__INSTRUCTIONS FOR THE TASK__. Filter for the word "their" and keep each matching line.

__SUPPLIED RECORDS__.

......

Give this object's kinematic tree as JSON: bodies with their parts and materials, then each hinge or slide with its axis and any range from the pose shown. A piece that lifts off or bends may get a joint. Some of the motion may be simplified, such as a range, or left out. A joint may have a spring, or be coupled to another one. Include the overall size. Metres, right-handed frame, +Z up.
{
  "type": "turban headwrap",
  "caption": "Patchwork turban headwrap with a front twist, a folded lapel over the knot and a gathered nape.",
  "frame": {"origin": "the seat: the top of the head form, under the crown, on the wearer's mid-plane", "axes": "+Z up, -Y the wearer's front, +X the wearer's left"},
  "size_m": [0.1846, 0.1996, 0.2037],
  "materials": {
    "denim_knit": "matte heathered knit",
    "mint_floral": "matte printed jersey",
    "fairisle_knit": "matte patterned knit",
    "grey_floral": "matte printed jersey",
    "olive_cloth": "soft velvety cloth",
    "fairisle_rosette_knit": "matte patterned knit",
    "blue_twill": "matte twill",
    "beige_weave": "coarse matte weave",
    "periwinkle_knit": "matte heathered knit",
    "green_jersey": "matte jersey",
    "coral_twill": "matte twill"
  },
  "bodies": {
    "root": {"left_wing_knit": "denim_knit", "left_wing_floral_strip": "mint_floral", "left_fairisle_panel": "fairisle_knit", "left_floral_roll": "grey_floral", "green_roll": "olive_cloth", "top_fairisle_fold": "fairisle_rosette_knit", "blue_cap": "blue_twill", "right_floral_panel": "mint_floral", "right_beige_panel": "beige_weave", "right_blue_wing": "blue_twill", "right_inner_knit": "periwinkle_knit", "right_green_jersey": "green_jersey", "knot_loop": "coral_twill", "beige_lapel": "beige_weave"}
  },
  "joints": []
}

......

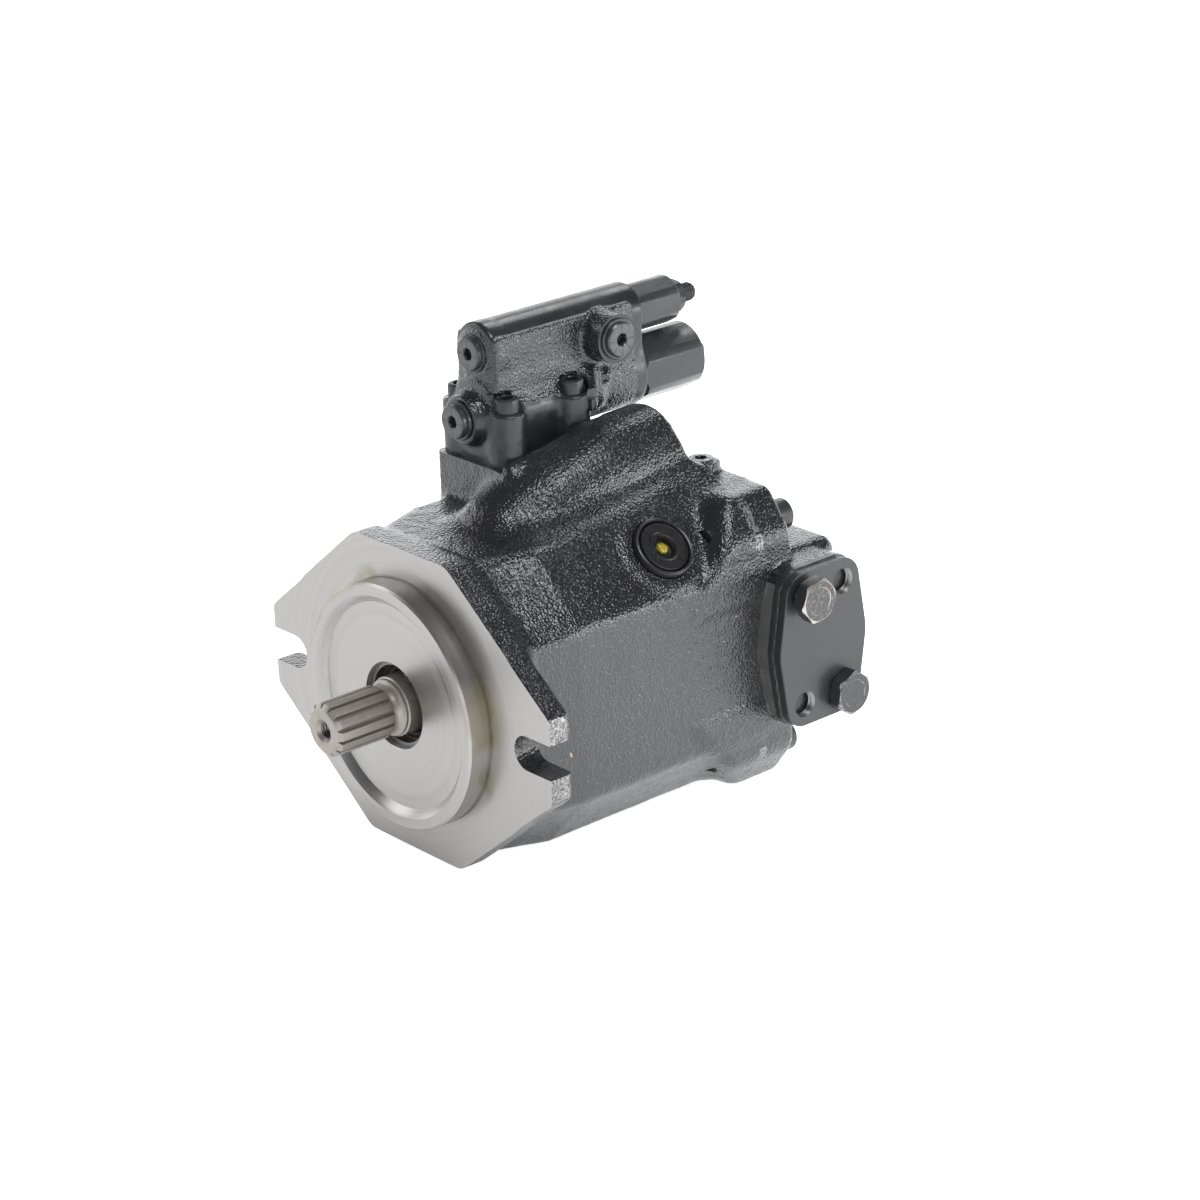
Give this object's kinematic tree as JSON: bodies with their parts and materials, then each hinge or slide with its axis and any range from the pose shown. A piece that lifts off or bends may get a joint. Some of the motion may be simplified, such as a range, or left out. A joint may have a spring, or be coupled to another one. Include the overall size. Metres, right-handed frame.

......

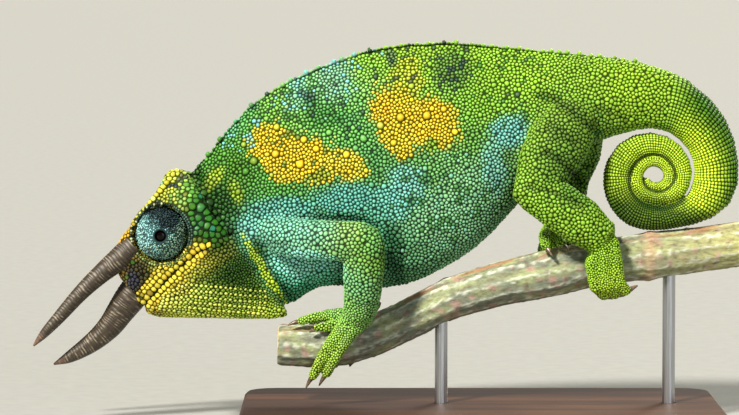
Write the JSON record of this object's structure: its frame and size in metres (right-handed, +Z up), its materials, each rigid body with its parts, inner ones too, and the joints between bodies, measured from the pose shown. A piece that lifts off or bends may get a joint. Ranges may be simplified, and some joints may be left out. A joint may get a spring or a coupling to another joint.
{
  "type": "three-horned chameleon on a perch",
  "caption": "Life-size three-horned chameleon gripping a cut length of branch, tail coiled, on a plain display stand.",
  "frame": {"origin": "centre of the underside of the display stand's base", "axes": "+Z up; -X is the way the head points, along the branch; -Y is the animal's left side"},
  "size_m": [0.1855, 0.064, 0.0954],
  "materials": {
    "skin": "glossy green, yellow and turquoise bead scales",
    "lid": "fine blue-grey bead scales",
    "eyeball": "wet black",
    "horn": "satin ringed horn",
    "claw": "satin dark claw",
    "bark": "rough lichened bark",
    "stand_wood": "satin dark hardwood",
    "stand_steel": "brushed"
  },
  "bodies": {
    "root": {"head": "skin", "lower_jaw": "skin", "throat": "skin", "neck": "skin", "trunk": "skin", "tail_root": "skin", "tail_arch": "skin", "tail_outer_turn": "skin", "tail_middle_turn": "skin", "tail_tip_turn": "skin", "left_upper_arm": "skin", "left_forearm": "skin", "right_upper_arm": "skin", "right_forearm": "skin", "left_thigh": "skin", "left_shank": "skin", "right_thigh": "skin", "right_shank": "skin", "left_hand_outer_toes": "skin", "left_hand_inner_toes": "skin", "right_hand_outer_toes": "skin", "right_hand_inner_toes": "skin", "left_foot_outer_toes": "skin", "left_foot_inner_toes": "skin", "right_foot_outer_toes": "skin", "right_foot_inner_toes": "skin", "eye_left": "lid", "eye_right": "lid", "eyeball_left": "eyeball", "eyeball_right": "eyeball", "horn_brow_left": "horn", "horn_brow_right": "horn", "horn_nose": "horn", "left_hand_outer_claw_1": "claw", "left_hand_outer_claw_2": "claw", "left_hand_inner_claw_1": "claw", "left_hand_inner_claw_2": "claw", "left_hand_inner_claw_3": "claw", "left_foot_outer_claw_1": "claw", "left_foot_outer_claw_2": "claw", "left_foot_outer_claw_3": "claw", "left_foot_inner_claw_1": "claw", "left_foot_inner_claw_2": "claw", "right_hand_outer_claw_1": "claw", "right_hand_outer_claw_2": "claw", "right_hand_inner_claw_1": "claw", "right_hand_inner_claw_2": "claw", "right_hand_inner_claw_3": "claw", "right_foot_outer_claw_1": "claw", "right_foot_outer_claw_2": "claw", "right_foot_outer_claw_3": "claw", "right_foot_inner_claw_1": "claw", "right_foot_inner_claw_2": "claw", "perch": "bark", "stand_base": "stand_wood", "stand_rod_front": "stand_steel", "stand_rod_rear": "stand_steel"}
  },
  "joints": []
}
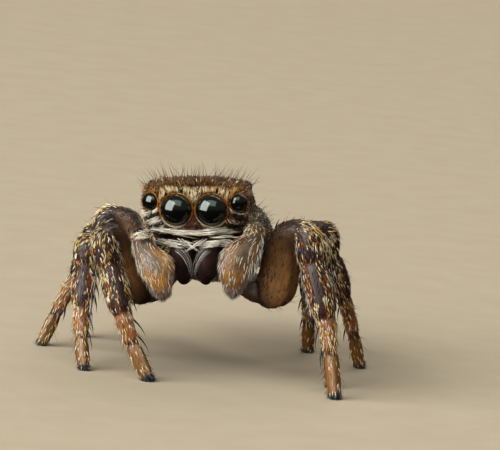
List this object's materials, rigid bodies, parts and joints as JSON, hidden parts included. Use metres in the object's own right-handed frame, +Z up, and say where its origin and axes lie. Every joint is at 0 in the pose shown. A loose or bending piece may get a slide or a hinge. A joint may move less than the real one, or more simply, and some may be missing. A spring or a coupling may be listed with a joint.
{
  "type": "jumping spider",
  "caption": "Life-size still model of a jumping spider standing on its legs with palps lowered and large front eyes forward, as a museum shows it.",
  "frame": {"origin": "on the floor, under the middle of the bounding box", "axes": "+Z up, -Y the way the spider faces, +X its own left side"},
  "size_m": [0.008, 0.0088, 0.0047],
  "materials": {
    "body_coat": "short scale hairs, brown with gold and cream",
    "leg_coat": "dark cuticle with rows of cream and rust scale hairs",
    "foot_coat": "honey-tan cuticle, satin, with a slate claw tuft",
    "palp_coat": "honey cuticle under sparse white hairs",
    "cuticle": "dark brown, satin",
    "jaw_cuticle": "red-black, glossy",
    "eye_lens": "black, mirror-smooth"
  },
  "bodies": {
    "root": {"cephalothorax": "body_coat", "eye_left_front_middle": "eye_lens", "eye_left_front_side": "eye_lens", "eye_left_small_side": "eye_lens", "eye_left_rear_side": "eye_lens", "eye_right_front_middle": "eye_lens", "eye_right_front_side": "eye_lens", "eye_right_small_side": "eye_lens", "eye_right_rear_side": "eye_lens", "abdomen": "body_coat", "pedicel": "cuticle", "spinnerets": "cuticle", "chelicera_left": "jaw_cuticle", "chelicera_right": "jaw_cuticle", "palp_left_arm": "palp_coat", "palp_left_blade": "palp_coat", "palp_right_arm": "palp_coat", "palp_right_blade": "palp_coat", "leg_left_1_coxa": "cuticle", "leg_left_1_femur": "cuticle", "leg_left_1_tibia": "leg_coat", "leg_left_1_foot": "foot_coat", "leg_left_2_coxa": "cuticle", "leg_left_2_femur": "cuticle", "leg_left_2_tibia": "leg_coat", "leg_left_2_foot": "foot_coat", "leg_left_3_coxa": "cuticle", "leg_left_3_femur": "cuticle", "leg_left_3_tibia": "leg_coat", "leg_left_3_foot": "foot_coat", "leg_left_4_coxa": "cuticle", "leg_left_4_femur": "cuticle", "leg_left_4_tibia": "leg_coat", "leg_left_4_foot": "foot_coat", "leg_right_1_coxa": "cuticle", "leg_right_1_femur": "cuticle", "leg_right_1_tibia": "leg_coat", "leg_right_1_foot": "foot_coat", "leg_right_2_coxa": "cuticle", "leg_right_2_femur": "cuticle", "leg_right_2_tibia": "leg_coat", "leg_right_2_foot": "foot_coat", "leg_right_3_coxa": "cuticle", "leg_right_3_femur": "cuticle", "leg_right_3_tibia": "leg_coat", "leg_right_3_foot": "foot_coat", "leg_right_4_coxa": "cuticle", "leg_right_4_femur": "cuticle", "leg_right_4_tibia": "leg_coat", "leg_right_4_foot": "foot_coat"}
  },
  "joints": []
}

......

__THE RESPONSE__.
Give this object's kinematic tree as JSON: bodies with their parts and materials, then each hinge or slide with its axis and any range from the pose shown. A piece that lifts off or bends may get a joint. Some of the motion may be simplified, such as a range, or left out. A joint may have a spring, or be coupled to another one. Include the overall size. Metres, right-handed frame, +Z up.
Give this object's kinematic tree as JSON: bodies with their parts and materials, then each hinge or slide with its axis and any range from the pose shown. A piece that lifts off or bends may get a joint. Some of the motion may be simplified, such as a range, or left out. A joint may have a spring, or be coupled to another one. Include the overall size. Metres, right-handed frame.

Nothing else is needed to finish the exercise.